At that point, half a dozen burly firefighters appeared and unceremoniously pushed him across the road so that I and they could move. I was able to hug the kerb and they bulled past. I felt sorry for the car driver who unexpectedly found himself the highlight of a lot of pedestrian’s day.

In the UK it is an obligation (and common sense) to get out of the way of an emergency service vehicle. There is no law that says you have to.

When I was in high school, my bus driver wrote down license plate numbers of people who went through her bus’s red lights; I assume she later reported those to the police.

Sometimes the reason for failure to yield isn’t obvious.

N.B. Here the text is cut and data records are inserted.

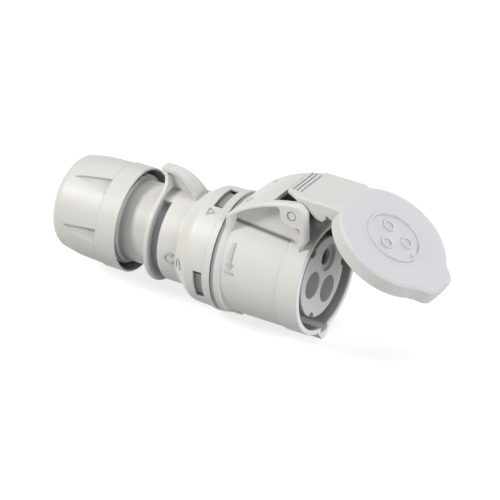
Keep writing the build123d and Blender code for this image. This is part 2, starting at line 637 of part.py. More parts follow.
def lid_arm():
    """The arm from the pin to the cup: a top plate, and two side walls that end in ears on the pin."""
    plan = arm_plan(0)
    outside = (arm_side() + arm_plate()) & plan
    rim = [e for e in outside.edges() if abs(e.center().Z - ARM_TOP_Z) < 0.01
           and (abs(e.center().Y) > 1 or e.center().X < HEEL_X + 1)]
    outside = fillet(rim, ARM_EASE)
    ears = cross_bar(HINGE_X, HINGE_Z, EAR_R, ARM_HALF)
    room = side_prism([(HEEL_X - 5, 10), (HEEL_X - 5, ARM_TOP_Z - ARM_PLATE), (crease()[0], ARM_TOP_Z - ARM_PLATE),
                       lid_point(-LID_R + 9.0, -ARM_PLATE), (lid_point(-LID_R + 9.0, 0)[0], 10)],
                      ARM_HALF - ARM_WALL)
    arm = outside + ears - room
    return arm - cross_bar(HINGE_X, HINGE_Z, PIN_R + PIN_RUN, ARM_HALF + 1)


def above_arm():
    """Everything above the arm's top, which the cup doesn't reach into."""
    end = lid_point(-10, 0)
    return side_prism([(HEEL_X - 5, ARM_TOP_Z), crease(), end, lid_point(-10, 12), (HEEL_X - 5, ARM_TOP_Z + 20)],
                      LID_R + 2, [0, 9.0, 0, 0, 0])


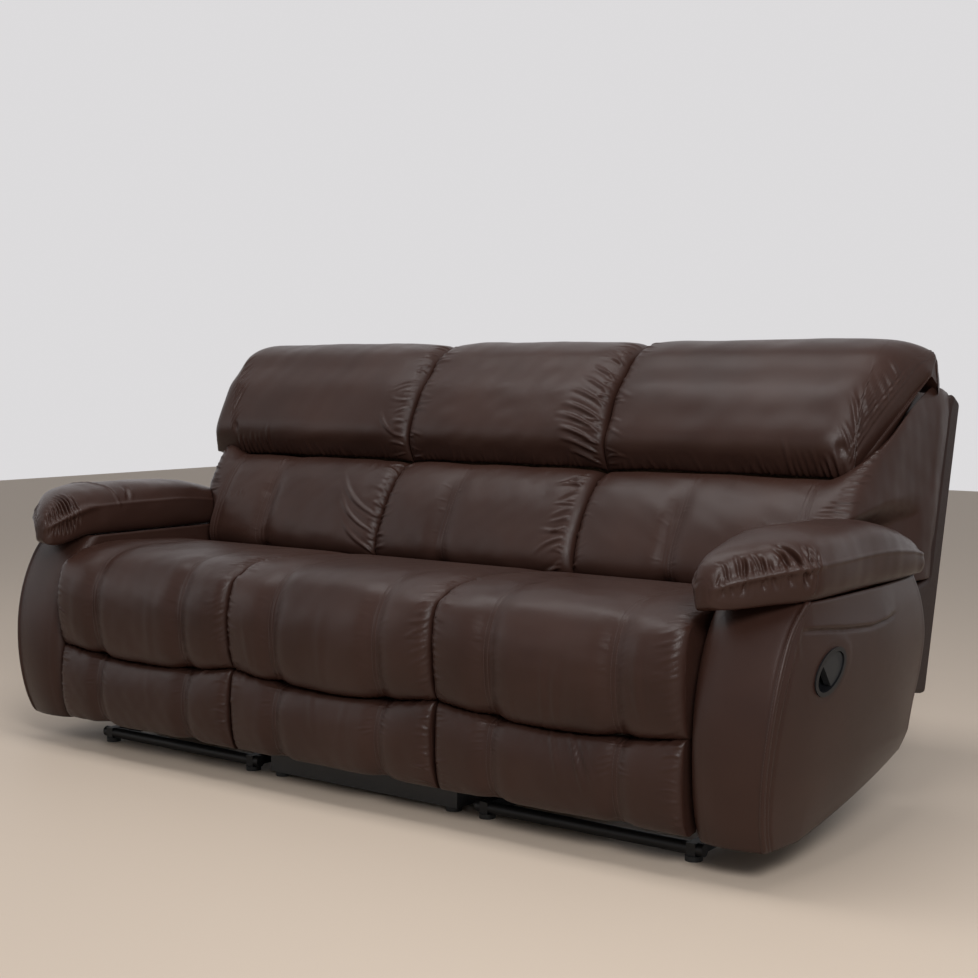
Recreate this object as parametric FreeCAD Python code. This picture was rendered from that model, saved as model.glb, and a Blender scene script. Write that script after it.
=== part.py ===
# Three-seat reclining sofa: two end seats that recline and a fixed seat between them.
# Sizes are in millimetres. X runs to the right as seen from the front, Y to the back, Z up.
# While the pieces are drawn, y = 0 is the crease between the seats' front rolls and the
# footrests, because every depth is measured from there. keep() then moves each piece to the
# sofa's own frame: origin on the floor, in the middle of the width and of the depth.
import FreeCAD, Part
import math
import os

V = FreeCAD.Vector
os.makedirs("parts", exist_ok=True)

# Clearances
FIT = 0.3                   # soft pieces and covers stay this far from their neighbours
RUNNING = 0.05              # radial clearance of a pin in its link

# Seats, the same for all three
SEAT_PITCH = 580.0          # width of one seat, from crease to crease
SEAT_GAP = 2.0              # from that crease to the side of a cushion
CREASE_Z = 256.0            # height of the crease between front roll and footrest at its ends
CREASE_DIP = 22.0           # how far the crease sags in the middle of a seat
SEAT_TOP = 498.0            # top of the seat's crown
ROLL_OUT = 33.0             # the front roll stands this far ahead of the crease
ROLL_BACK = 60.0            # the front roll ends here, at the fascia board
SEAT_REAR = 506.0
SEAT_REAR_Z = 431.0         # top of the seat cushion's rear face, under the back
EDGE_DRAW = 24.0            # the leather is drawn in this far at a cushion's ends
CHANNEL_AT = 146.0          # the sewn channels lie this far each side of a seat's middle
CHANNEL_DEPTH = 13.0
CHANNEL_REACH = 42.0        # a channel pulls the leather down this far to each side
EDGE_ROUND = 66.0           # and the ends are rounded off over this length
STATION = 24.0              # spacing of the sections that a cushion is drawn through
PAD_BOTTOM = 72.0           # lower edge of the footrest pads
PAD_BACK = 48.0             # rear face of the footrest pads
PAD_INSET = 3.0             # the pads are this much narrower at each end
PAD_OUT = 24.0              # the pads stand this far ahead of the crease

# Timber seat boxes
BOX_HALF = 205.0            # half the width of an end seat's box
MIDDLE_BOX_INSET = 20.0     # the middle seat's box is narrower than its cushion by this at each end
BOX_BOTTOM = 295.0
BOX_TOP = 385.0
BOX_REAR = 575.0
BOARD = 18.0                # thickness of the boards
MIDDLE_BASE_SET = 20.0      # the middle seat's base stands this far behind its fascia board
MIDDLE_RAIL_TOP = 120.0
FOOT_BOARD_INSET = 20.0     # the boards behind the front pads are narrower than the seat by this at each end
FOOT_BOARD_EDGE = 12.0      # and end this far above the pads' lower edge
CLEAT = 40.0                # width of the two uprights that hold the middle seat's lower board
CLEAT_INSET = 20.0
SPRING_WIRE = 3.8
SPRING_BEND = 11.0          # radius of a spring's bends
SPRING_SPAN = 34.0          # straight length between bends
SPRINGS = 4

# Steel base under an end seat
GLIDE_HEIGHT = 10.0
GLIDE_R = 17.0
RAIL_WIDTH = 20.0
RAIL_HEIGHT = 25.0
BASE_FRONT = 98.0
BASE_REAR = 640.0
TUBE_R = 12.5
TUBE_OVERHANG = 14.0        # the front tube runs past the rails
UPRIGHT_TOP = 266.0
STUB_BOTTOM = 130.0         # the stubs that carry the arms and the middle seat
STUB_HEIGHT = 40.0
STUB_WIDTH = 30.0
STUB_YS = (320.0, 520.0)
BOLT_R = 4.0
BOLT_HEAD = 6.0             # height of a bolt's head, which is 3 mm wider than its shank all round

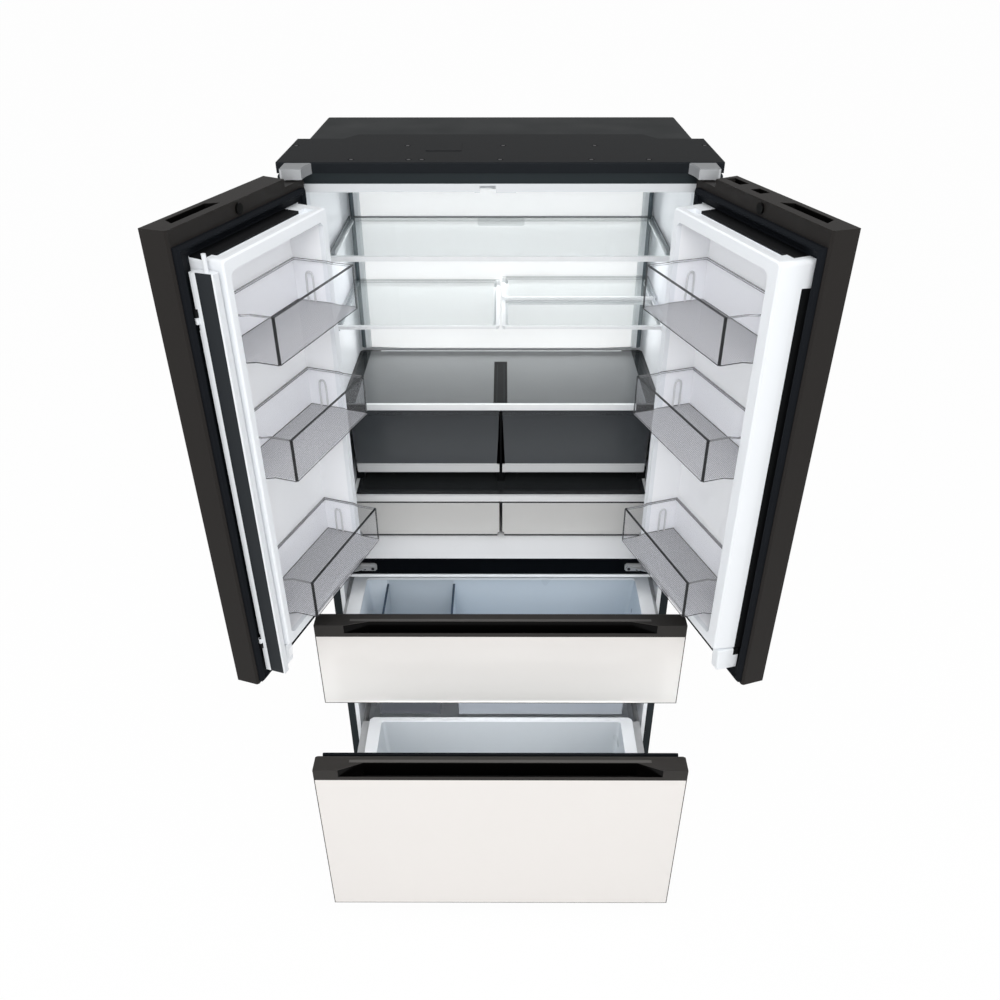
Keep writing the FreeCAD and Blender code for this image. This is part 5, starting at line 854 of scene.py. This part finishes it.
class DoorOperator(Operator):
    """Finishes the doors' frames, panes, liners and gaskets"""

    bl_idname = "refrigerator.doors"
    bl_label = "Doors"

    def execute(self, context):
        dress(self.frame(), "left_door_frame", "right_door_frame")
        dress(self.pane(), "left_door_glass", "right_door_glass", "upper_drawer_panel", "lower_drawer_panel")
        rubber = cast_rubber("gasket_rubber", colors().gasket)
        dress(rubber, "left_door_gasket", "right_door_gasket", "upper_drawer_gasket", "lower_drawer_gasket")
        for side, free_side in RIM_FREE_SIDE.items():
            door = DoorPlace(side)
            liner = self.liner(door, free_side)
            dress(liner, side + "_door_liner")
            self.skirt(door, free_side + 0.0005, rubber)
            self.foot(door, free_side, liner)
        return {"FINISHED"}

    def frame(self):
        """Satin plastic, painted near black as shade inside the handle slots and pockets of its top edge."""
        plastic = grained("door_frame_plastic", colors().door_frame, 0.42, 0.00008)
        below_top = plastic.height().near(*FRAME_TOP_BAND)
        pockets = []
        for side in ("left", "right"):
            u, v = DoorPlace(side).measured(plastic)
            pockets += [below_top * u.near(*u_band) * v.near(*v_band) for u_band, v_band in FRAME_POCKETS]
        # Painted shade: the slots and pockets near black
        plastic.paint(plastic.tint(any_of(pockets), colors().recess))
        return plastic

    def pane(self):
        """Glossy pane, painted lighter towards the upper drawer's foot as painted light, and dark at both drawers'
        ends.
        """
        pane = Finish("front_pane", colors().front, 0.12, Specular_IOR_Level=0.35, Coat_Roughness=0.03,
                      Coat_Weight=0.25)
        pane.raise_surface(pane.grain(0.25, 1.0), 0.0004, 0.08)
        height = pane.height()
        low = (UPPER_PANEL_TOP - height) * height.between(UPPER_PANEL_FOOT, UPPER_PANEL_TOP)
        ends = (abs(pane.normal_axes()[0]) > FLAT) * (height < UPPER_PANEL_TOP)
        pane.paint(pane.clouds(pane.grain(0.3) * 0.4, 0.985))
        # Painted light towards the foot of the upper drawer's pane
        pane.overlay((low * 5.0).least(1.0), colors().front_foot_light)
        pane.overlay(ends, colors().door_frame)
        pane.set("Roughness", 0.10 + 0.05 * pane.grain(0.02, 3.0))
        return pane

    def liner(self, door, free_side):
        """White plastic whose raised rim is wrapped in black rubber outside, except at its corners; the hollows of
        the liner are painted lighter as painted light.
        """
        liner = moulded(door.body + "_liner_plastic", colors().liner, 0.34, gloss=0.15)
        u, v = door.measured(liner)
        height = liner.height()
        top = (height > RUBBER_TOP) * u.near(*RUBBER_TOP_U_BAND) * (v < RUBBER_TOP_V)
        side = (u > free_side - RUBBER_SIDE_WIDTH) * height.near(*RUBBER_SIDE_BAND) * (v < RUBBER_SIDE_V)
        black = top.most(side)
        hollow_light = (v < HOLLOW_V) * u.near(*HOLLOW_U_BAND) * height.near(*HOLLOW_BAND)
        # Painted light: the hollows lightened
        liner.overlay(hollow_light, colors().bright_liner)
        liner.overlay(black, darker(colors().gasket, 0.5))
        liner.set("Roughness", 0.3 + 0.3 * black)
        liner.set("Coat Weight", 0.1 - 0.1 * black)
        return liner

    def skirt(self, door, free_side, rubber):
        """Rubber web from the gasket's crest down to the foot of the raised liner."""
        inner = rectangle(0.0115, free_side, 0.9395, 1.7975)
        outer = rectangle(-0.006, 0.4125, 0.8695, 1.8095)

        def corner(near, far):
            return lambda inward, rise: door.at(far[0] + (near[0] - far[0]) * inward, SKIRT_V + rise,
                                                far[1] + (near[1] - far[1]) * inward)

        profile = ((0.0, 0.0004), (0.0, 0.0085), (0.35, 0.0055), (0.7, 0.0025), (1.0, 0.0018), (1.0, 0.0004))
        swept_band(door.body + "_gasket_skirt", profile, [corner(*pair) for pair in zip(inner, outer)],
                   rubber, door.body)

    def foot(self, door, free_side, liner):
        """White foot of the liner's rim at the door's free lower corner."""
        solid = bmesh.new()
        corners = []
        for height, shrink in ((0.886, 0.003), (0.9415, 0.0)):
            for u, v in ((free_side - 0.030, 0.034), (free_side - 0.002, 0.034),
                         (free_side - 0.005, 0.085 - shrink), (free_side - 0.030, 0.085 - shrink)):
                corners.append(solid.verts.new(door.at(u, v, height)))
        for face in ((0, 1, 2, 3), (4, 5, 6, 7), (0, 1, 5, 4), (1, 2, 6, 5), (2, 3, 7, 6), (3, 0, 4, 7)):
            solid.faces.new([corners[k] for k in face])
        bmesh.ops.recalc_face_normals(solid, faces=solid.faces)
        bmesh.ops.bevel(solid, geom=list(solid.edges), offset=0.003, segments=3, profile=0.5, affect="EDGES")
        mesh = bpy.data.meshes.new(door.body + "_liner_foot")
        solid.to_mesh(mesh)
        solid.free()
        new_piece(door.body + "_liner_foot", mesh, liner, door.body)


class DoorBinOperator(Operator):
    """Finishes the clear bins on the doors, and adds their clips"""

    bl_idname = "refrigerator.door_bins"
    bl_label = "Door bins"

    def execute(self, context):
        for side in ("left", "right"):
            door = DoorPlace(side)
            dress(self.clear_bin(side + "_bin_clear", door), side + "_door_bins")
            self.clips(side, door)
        return {"FINISHED"}

    def clear_bin(self, name, door):
        """Clear plastic with finely dotted floors, dark rims, and dark lines at its corners and feet."""
        finish = Finish(name, colors().clear, 0.05, Specular_IOR_Level=0.35)
        height = finish.height()
        u, v = door.measured(finish)
        level = finish.level()
        low = any_of([height.near(floor + 0.0015, 0.003) for floor in BIN_FLOORS])
        floor = level * low
        rim = level * (1 - low)
        front_rim = rim * (v > BIN_FRONT - BIN_RIM_WIDTH)
        corner = any_of([u.near(a, CORNER_LINE) * v.near(b, CORNER_LINE) for a, b in BIN_CORNERS])
        foot = any_of([height.near(floor_height, FOOT_LINE) for floor_height in BIN_FLOORS]) * (1 - level)
        lines = any_of([front_rim, rim * 0.8, corner * (1 - level), foot])
        pitch = math.tau / sizes().dots
        dots = ((u + v) * pitch).sine() * ((u - v) * pitch).sine()
        dark, pale = linear(darker(colors().bin_floor, 0.55)), linear(colors().bin_floor)
        finish.overlay(floor, finish.mix((dots * 0.5 + 0.5) ** 2.0, dark, pale))
        finish.overlay(lines, colors().bin_line)
        finish.raise_surface(dots * floor, 0.0007, 0.8)
        finish.set("Roughness", 0.05 + 0.22 * floor + 0.03 * finish.grain(0.03))
        share = 0.015 + 0.06 * finish.slant() ** 3.0 + floor * (0.46 + 0.2 * dots) + lines * 0.97
        finish.see_through(share.least(0.98), colors().bin_clear)
        return finish

    def clips(self, side, door):
        """A clear U at the hinge side of each bin."""
        clear = Finish(side + "_clip_clear", (1.0, 1.0, 1.0), 0.08, Specular_IOR_Level=0.6)
        clear.set("Roughness", 0.06 + 0.05 * clear.grain(0.01))
        clear.see_through((0.55 + 0.4 * clear.slant(0.5) ** 2.0).least(0.95), colors().clip_clear)
        for number, floor in enumerate(BIN_FLOORS):
            low, high = floor - 0.006, floor + 0.05
            middle = (low + high) / 2
            points = [door.at(CLIP_U, v, height) for v, height in (
                (0.044, low), (0.044, middle), (0.044, high), (0.046, high + 0.012), (0.052, high + 0.014),
                (0.058, high + 0.012), (0.060, high), (0.060, middle), (0.060, low))]
            bent_rod(side + "_bin_clip_" + str(number + 1), points, CLIP_RADIUS, clear, door.body)


class MullionOperator(Operator):
    """Finishes the folding mullion between the doors"""

    bl_idname = "refrigerator.mullion"
    bl_label = "Folding mullion"

    def execute(self, context):
        dress(moulded("mullion_plastic", darker(colors().liner, 0.97)), "mullion_body")
        plate = painted_steel("mullion_paint", colors().mullion_steel, 0.38, 0.16)
        _, v = DoorPlace("left").measured(plate)
        plate.overlay(v < MULLION_EDGE_V, colors().liner)
        dress(plate, "mullion_plate")
        return {"FINISHED"}


class DrawerOperator(Operator):
    """Finishes the freezer drawers, their bins, trays and slides"""

    bl_idname = "refrigerator.drawers"
    bl_label = "Freezer drawers"

    def execute(self, context):
        for name in ("upper", "lower"):
            dress(self.handle(name), name + "_drawer_front")
            dress(self.bin(name), name + "_drawer_bin")
        dress(self.tray("tray_smoked", "left", 0.6, 0.12), "left_freezer_tray")
        dress(self.tray("tray_clear", "right", 0.5, 0.1), "right_freezer_tray")
        dress(plated("slide_steel", colors().plated, 0.3, (1, 0.1, 1)), "slide_channels",
              "upper_drawer_slides", "upper_slide_members", "lower_drawer_slides", "lower_slide_members")
        return {"FINISHED"}

    def handle(self, name):
        """Satin bar with a painted highlight along the top of its lip, and a finger recess that is glossier and
        painted near black as shade.
        """
        front, recess_depth, top = HANDLES[name]
        bar = grained(name + "_handle_plastic", colors().handle, 0.38, 0.00006)
        across, depth, height = bar.across_depth_height()
        behind = depth - front
        recess = (height < top - 0.002) * behind.between(0.0012, recess_depth + 0.002)
        recess = recess * (abs(across) < HANDLE_HALF)
        upward = bar.normal_axes()[2] > FLAT
        # Painted highlight along the top of the lip, beside the recess
        lit_edge = upward * behind.near(recess_depth + 0.004, 0.0042) * (abs(across) < LIT_EDGE_HALF)
        bar.paint(bar.tint(lit_edge * (1 - recess) * 0.7, colors().handle_highlight))
        # Painted shade: the finger recess near black
        bar.overlay(recess, colors().recess)
        bar.set("Roughness", 0.42 - 0.2 * recess)
        return bar

    def bin(self, name):
        """Frosted plastic with a paler flange, and dark top edges on its dividing walls."""
        plastic = getattr(colors(), name + "_bin")
        rim = BIN_RIMS[name]
        tub = moulded(name + "_bin_plastic", plastic, 0.3, 0.1)
        across, _, height = tub.across_depth_height()
        below_rim = height < rim - 0.004
        flange = height.near(rim, 0.006) * (1 - abs(tub.normal_axes()[0]) * below_rim)
        walls = across.near(*BIN_WALL_BANDS[0]).most(across.near(*BIN_WALL_BANDS[1]))
        walls = walls * tub.level() * below_rim * (height > rim - 0.05)
        tub.paint(tub.clouds(tub.grain(0.12) * 0.4, 0.95))
        if name == "upper":
            inside = height < rim - 0.006
            tub.overlay(across.near(*ICE_BAND) * inside, darker(plastic, 0.92))
            tub.overlay((across < ICE_SIDE) * inside, colors().ice_side)
        tub.overlay(flange, colors().bin_flange)
        tub.overlay(walls, colors().bin_wall)
        return tub

    def tray(self, name, side, face, roughness):
        """See-through plastic with a darker rim."""
        plastic, clear, rim_color = (getattr(colors(), side + end) for end in ("_tray", "_tray_clear", "_tray_rim"))
        tray = clear_plastic(name, plastic, roughness)
        rim = tray.level() * tray.height().near(*TRAY_RIM_BAND)
        tray.paint(tray.clouds(tray.grain(0.09) * 0.3, 0.9))
        tray.overlay(rim, rim_color)
        tray.see_through((face + 0.3 * tray.slant() ** 2.0 + rim).least(0.97), clear)
        return tray


class CoolingOperator(Operator):
    """Finishes the evaporator, the fans, the compressor and the condenser"""

    bl_idname = "refrigerator.cooling"
    bl_label = "Cooling machinery"

    def execute(self, context):
        dress(plated("coil_aluminium", colors().coil, 0.32), "evaporator", "condenser")
        dress(moulded("evaporator_cover_plastic", darker(colors().liner, 0.97), 0.4), "evaporator_cover")
        dress(painted_steel("compressor_paint", colors().compressor, 0.25), "compressor")
        dress(grained("fan_plastic", colors().fan, 0.45), "evaporator_fan", "condenser_fan")
        return {"FINISHED"}


class FeetOperator(Operator):
    """Finishes the levelling feet and the rear rollers"""

    bl_idname = "refrigerator.feet"
    bl_label = "Feet and rollers"

    def execute(self, context):
        dress(grained("foot_plastic", colors().foot, 0.5), "leveling_feet", "rear_rollers")
        return {"FINISHED"}


PIECES = (CabinetOperator, LinerOperator, CoverOperator, LitPanelOperator, ShelfOperator, CrisperOperator,
          DoorOperator, DoorBinOperator, MullionOperator, DrawerOperator, CoolingOperator, FeetOperator)


class RefrigeratorPanel(Panel):
    """Lists the steps that dress the refrigerator"""

    bl_idname = "VIEW3D_PT_refrigerator"
    bl_label = "Refrigerator"
    bl_space_type = "VIEW_3D"
    bl_region_type = "UI"
    bl_category = "Refrigerator"

    def draw(self, context):
        layout = self.layout
        for step in (StageOperator, *PIECES):
            layout.operator(step.bl_idname)
        for group in (colors(), sizes()):
            column = layout.column()
            for name in group.bl_rna.properties.keys():
                if name not in ("rna_type", "name"):
                    column.prop(group, name)


CLASSES = (RefrigeratorColors, RefrigeratorSizes, StageOperator, *PIECES, RefrigeratorPanel)


def register():
    for item in CLASSES:
        bpy.utils.register_class(item)
    bpy.types.Scene.refrigerator_colors = PointerProperty(type=RefrigeratorColors)
    bpy.types.Scene.refrigerator_sizes = PointerProperty(type=RefrigeratorSizes)


def unregister():
    del bpy.types.Scene.refrigerator_sizes
    del bpy.types.Scene.refrigerator_colors
    for item in reversed(CLASSES):
        bpy.utils.unregister_class(item)


def main():
    register()
    bpy.ops.refrigerator.stage()
    for step in PIECES:
        family, name = step.bl_idname.split(".")
        getattr(getattr(bpy.ops, family), name)()
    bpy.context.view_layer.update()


if __name__ == "__main__":
    main()
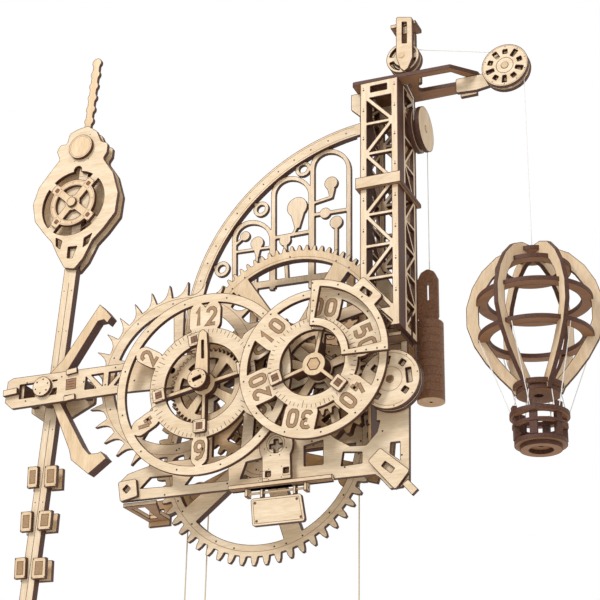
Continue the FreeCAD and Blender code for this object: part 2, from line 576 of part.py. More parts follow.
# -------------------------------------------------------------- front frame
PAD_H = disc(HOUR, 11.5, 24)
arm = face([(-249.1, -21.3), (-144.0, -22.7), (-86.5, -23.5), (-73.3, -23.8), (-72.1, -52.6), (-85.3, -49.2), (-152.2, -46.4), (-248.2, -46.9), (-254.7, -41.1), (-253.8, -23.7)])
arm = holes(arm,
            face([(-242.4, -27.8), (-208.7, -27.8), (-209.0, -39.7), (-242.1, -39.4)]),
            face([(-183.4, -28.9), (-173.8, -39.6), (-183.9, -39.4)]),
            face([(-178.7, -28.3), (-168.2, -28.1), (-168.3, -38.7)]),
            face([(-163.4, -28.0), (-152.6, -28.2), (-163.5, -39.0)]),
            face([(-158.3, -39.3), (-153.9, -33.8), (-153.5, -39.9)]))
beam = face([(-145.7, -132.6), (-149.2, -118.5), (-141.4, -111.7), (-115.3, -105.4), (-57.1, -106.9), (-33.5, -103.7), (-4.2, -99.0), (12.6, -94.4), (22.6, -103.8), (33.9, -111.0), (45.8, -111.7), (54.0, -103.2), (57.7, -88.9), (59.2, -78.7), (78.1, -76.8), (77.4, -140.6), (71.9, -145.0), (63.3, -145.4), (56.0, -136.8), (52.4, -133.9), (-55.3, -132.9)])
beam = holes(beam,
             face([(-130.6, -124.0), (-122.8, -116.4), (-104.8, -116.9), (-104.4, -124.9)]),
             face([(-93.8, -125.3), (-85.5, -115.0), (-59.9, -114.9), (-59.5, -125.8)]),
             face([(-50.1, -125.7), (-45.8, -113.5), (-33.3, -112.0), (-31.4, -125.6)]),
             face([(-1.0, -106.9), (13.5, -104.1), (13.7, -121.9), (-0.7, -121.7)]),
             face([(28.7, -114.8), (42.8, -116.5), (42.8, -124.5), (27.2, -124.9)]),
             face([(63.9, -112.1), (70.8, -112.2), (70.7, -125.6), (63.4, -119.7)]))
TOWER_X0, TOWER_X1, TOWER_TOP, TOWER_LOW = 50.4, 80.0, 165.0, -35.0
RATCH = (20.5, -75.0)          # ratchet axis
KNOB = (68.2, -70.2)           # winding knob axis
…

In Southern California, some time back, the California Highway Patrol called a conference with Asian organizations to deal with a specific problem: Many Asian drivers, especially older ones, were not pulling over for emergency vehicles on response, apparently because they were not native to the U.S. and where they learned to drive there was no such action done to yield to a siren vehicle. The CHP wanted the Asian organizations to get the word out, in their own languages, to their communities that yielding for something approaching with red lights and siren is proper–and required by law.

What about when a fire truck isn’t on an emergency call? If you are just driving down the street and see someone committing a traffic infraction, do you call it in to the cops?

(What I’m asking is, if I see a fire truck - not on an emergency call - and I’m speeding, do I need to slow down?)

What about ambulance drivers?

Is this some kind of strange euphemism?

It was a Ford Sovereign.

No, she drove some kind of Jeep.

You threatened to put her out of her own car? You threatened to put her out of your car if she gives the finger to fireman? Or what exactly?